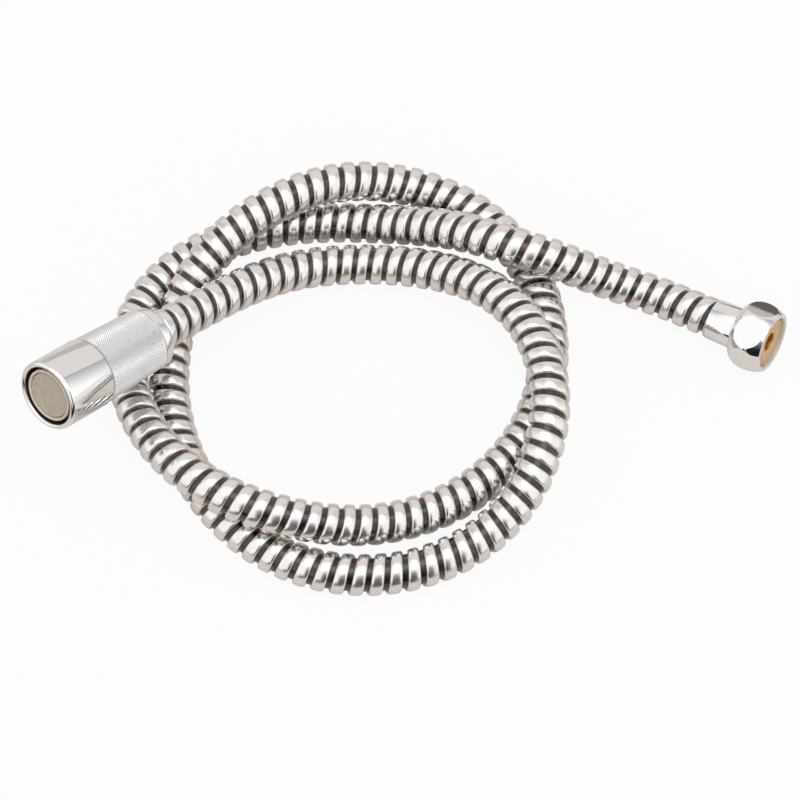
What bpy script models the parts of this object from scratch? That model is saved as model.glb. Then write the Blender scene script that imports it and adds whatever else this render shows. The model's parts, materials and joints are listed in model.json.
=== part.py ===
"""Handheld bath sprayer on a ribbed hose, lying in two loose loops.

Metres, +Z up. The origin is on the table, under the front of the outer loop, where the
hose rests. The spray head stands at the left on the strands below it, and the swivel nut
is at the right. Each end has its own axis, an empty whose +Z runs out of that end.
"""

import math

import bmesh
import bpy
from mathutils import Euler, Matrix, Vector

MM = 0.001

# Clearances
GAP = 0.3 * MM  # between pieces that touch or fit in each other
TURNING_GAP = 0.5 * MM  # round the hose and its sleeve inside the turning head

# Hose
HOSE_RADIUS = 7.8 * MM  # over the ribs
RIB_DEPTH = 1.0 * MM
RIB_PITCH = 6.6 * MM
HOSE_BORE_RADIUS = 5.3 * MM
INNER_TUBE_WALL = 1.0 * MM
TUBE_SIDES = 8
FACET = math.cos(math.pi / TUBE_SIDES)  # a faceted tube's inner radius over its outer one
BORE_STEP = 13.0 * MM  # between two points of the bore
END_RUN = 2.0 * HOSE_RADIUS  # straight for one hose diameter at each end
REST_CUT = 1.56 * MM  # cut flat by a tenth of its diameter where the hose lies

# Where the two ends lie
HEAD_REAR = Vector((-68.0, 85.0, 34.0)) * MM  # centre of the head's rear face
HEAD_YAW = math.radians(-133.5)
HEAD_PITCH = math.radians(24.0)
FERRULE_MOUTH = Vector((146.0, 103.3, 13.5)) * MM  # centre of the ferrule's rear face
NUT_YAW = math.radians(-31.0)
NUT_PITCH = math.radians(10.0)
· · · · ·
__Exercise requirements__: Restate word for word only the lines running from the beginning of the data to the line holding "two loose loops.", both included.

__Solution for this task__:
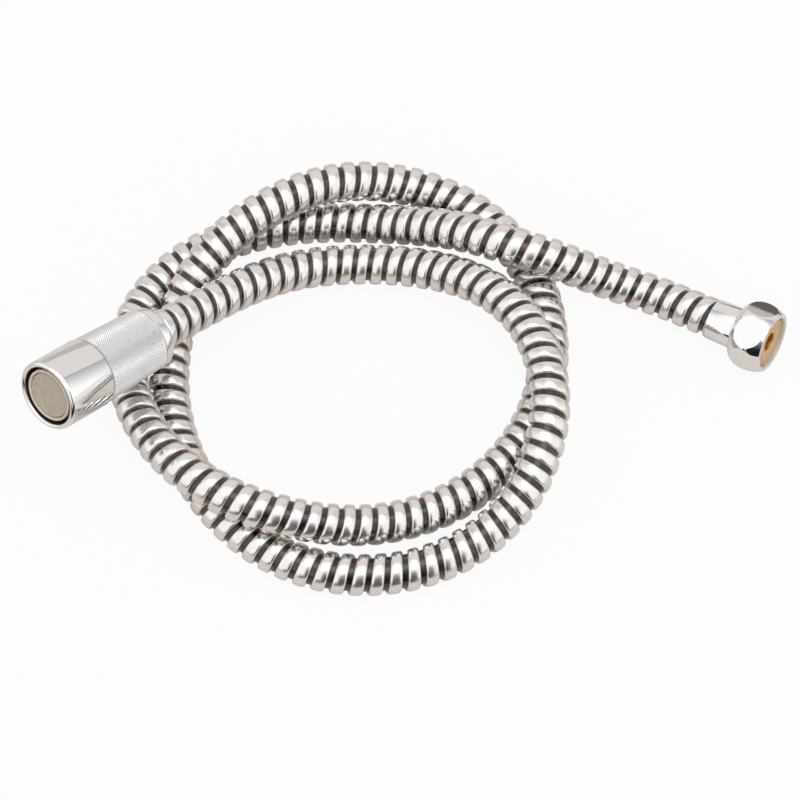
What bpy script models the parts of this object from scratch? That model is saved as model.glb. Then write the Blender scene script that imports it and adds whatever else this render shows. The model's parts, materials and joints are listed in model.json.
=== part.py ===
"""Handheld bath sprayer on a ribbed hose, lying in two loose loops.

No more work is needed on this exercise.